**Your task**. Give the listing again in full, exactly as written.

**Material**.
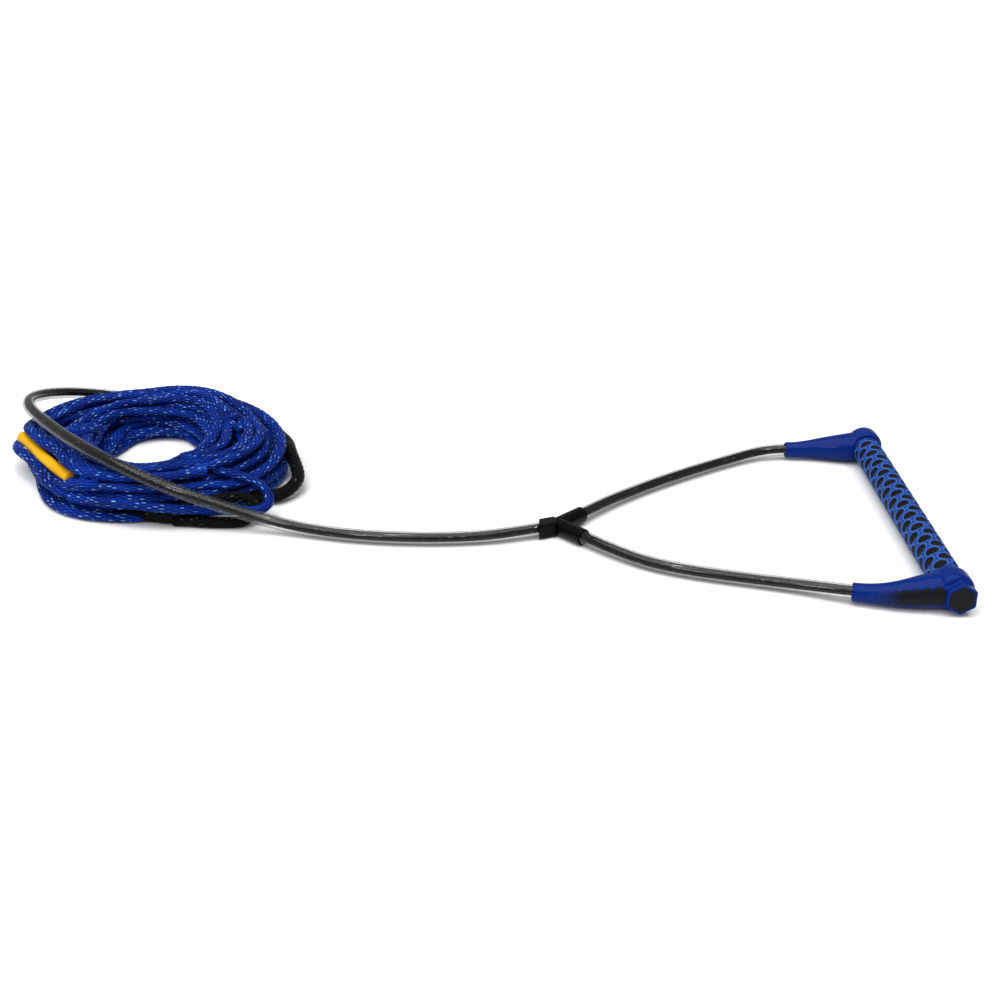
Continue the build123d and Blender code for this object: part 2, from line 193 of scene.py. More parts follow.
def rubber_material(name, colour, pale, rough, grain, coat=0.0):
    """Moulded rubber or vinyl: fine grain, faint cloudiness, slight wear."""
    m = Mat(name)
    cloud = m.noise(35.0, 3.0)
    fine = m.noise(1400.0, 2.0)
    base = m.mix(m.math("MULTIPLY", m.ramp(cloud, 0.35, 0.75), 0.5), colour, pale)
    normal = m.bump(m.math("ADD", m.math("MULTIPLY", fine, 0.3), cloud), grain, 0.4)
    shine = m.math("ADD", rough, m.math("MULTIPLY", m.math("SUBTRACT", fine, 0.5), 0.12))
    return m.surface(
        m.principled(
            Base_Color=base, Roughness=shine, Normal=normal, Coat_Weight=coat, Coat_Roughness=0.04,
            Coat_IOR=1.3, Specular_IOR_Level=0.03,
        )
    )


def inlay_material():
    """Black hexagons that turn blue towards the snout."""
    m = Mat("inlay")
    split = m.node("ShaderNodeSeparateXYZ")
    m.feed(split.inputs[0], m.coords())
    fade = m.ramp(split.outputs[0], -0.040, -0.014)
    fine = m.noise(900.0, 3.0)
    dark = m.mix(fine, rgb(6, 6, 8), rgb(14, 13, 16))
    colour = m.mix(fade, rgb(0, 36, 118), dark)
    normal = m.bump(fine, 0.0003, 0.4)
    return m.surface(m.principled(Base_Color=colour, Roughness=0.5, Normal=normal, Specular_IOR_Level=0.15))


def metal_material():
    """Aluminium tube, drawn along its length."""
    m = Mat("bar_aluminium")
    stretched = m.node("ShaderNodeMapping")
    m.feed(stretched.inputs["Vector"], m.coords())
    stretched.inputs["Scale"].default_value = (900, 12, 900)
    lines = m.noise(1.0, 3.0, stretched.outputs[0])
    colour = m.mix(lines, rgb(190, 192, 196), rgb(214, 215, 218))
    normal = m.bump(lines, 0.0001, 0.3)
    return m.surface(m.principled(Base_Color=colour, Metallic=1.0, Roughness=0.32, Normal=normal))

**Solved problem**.
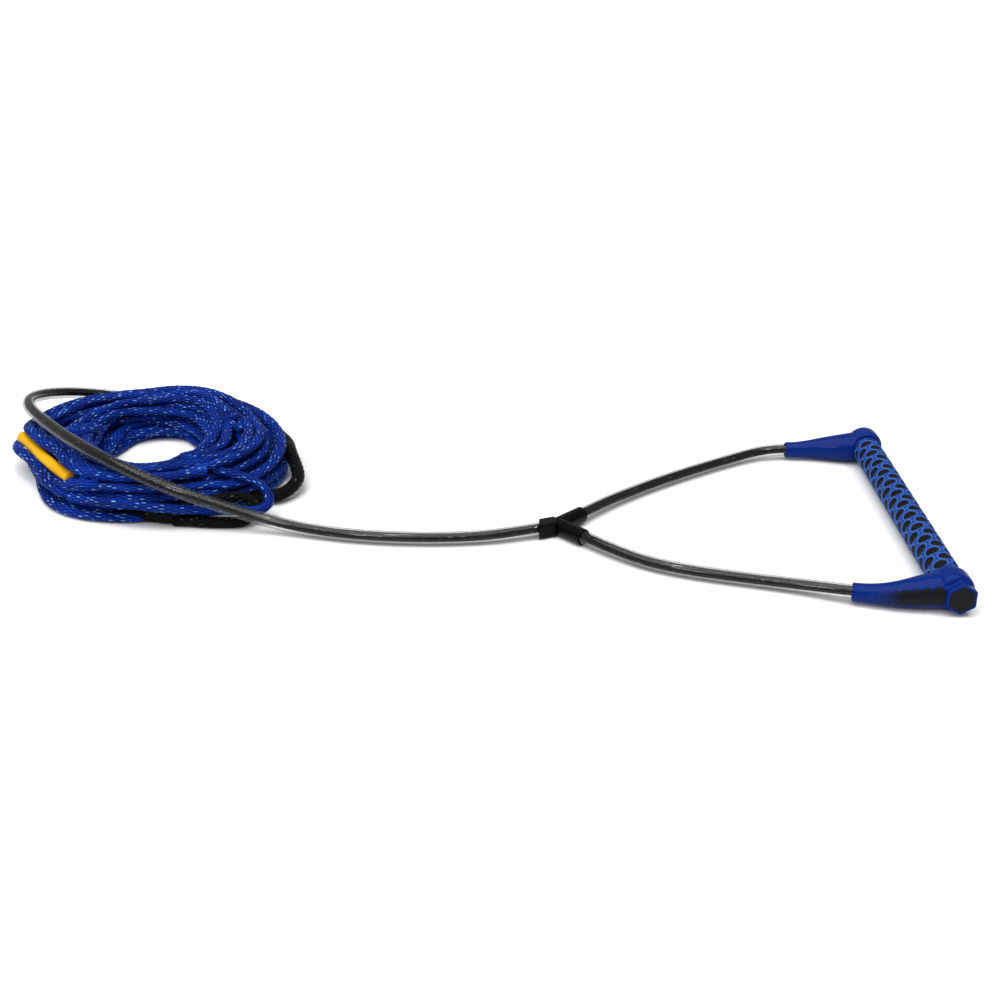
Continue the build123d and Blender code for this object: part 2, from line 193 of scene.py. More parts follow.
def rubber_material(name, colour, pale, rough, grain, coat=0.0):
    """Moulded rubber or vinyl: fine grain, faint cloudiness, slight wear."""
    m = Mat(name)
    cloud = m.noise(35.0, 3.0)
    fine = m.noise(1400.0, 2.0)
    base = m.mix(m.math("MULTIPLY", m.ramp(cloud, 0.35, 0.75), 0.5), colour, pale)
    normal = m.bump(m.math("ADD", m.math("MULTIPLY", fine, 0.3), cloud), grain, 0.4)
    shine = m.math("ADD", rough, m.math("MULTIPLY", m.math("SUBTRACT", fine, 0.5), 0.12))
    return m.surface(
        m.principled(
            Base_Color=base, Roughness=shine, Normal=normal, Coat_Weight=coat, Coat_Roughness=0.04,
            Coat_IOR=1.3, Specular_IOR_Level=0.03,
        )
    )


def inlay_material():
    """Black hexagons that turn blue towards the snout."""
    m = Mat("inlay")
    split = m.node("ShaderNodeSeparateXYZ")
    m.feed(split.inputs[0], m.coords())
    fade = m.ramp(split.outputs[0], -0.040, -0.014)
    fine = m.noise(900.0, 3.0)
    dark = m.mix(fine, rgb(6, 6, 8), rgb(14, 13, 16))
    colour = m.mix(fade, rgb(0, 36, 118), dark)
    normal = m.bump(fine, 0.0003, 0.4)
    return m.surface(m.principled(Base_Color=colour, Roughness=0.5, Normal=normal, Specular_IOR_Level=0.15))


def metal_material():
    """Aluminium tube, drawn along its length."""
    m = Mat("bar_aluminium")
    stretched = m.node("ShaderNodeMapping")
    m.feed(stretched.inputs["Vector"], m.coords())
    stretched.inputs["Scale"].default_value = (900, 12, 900)
    lines = m.noise(1.0, 3.0, stretched.outputs[0])
    colour = m.mix(lines, rgb(190, 192, 196), rgb(214, 215, 218))
    normal = m.bump(lines, 0.0001, 0.3)
    return m.surface(m.principled(Base_Color=colour, Metallic=1.0, Roughness=0.32, Normal=normal))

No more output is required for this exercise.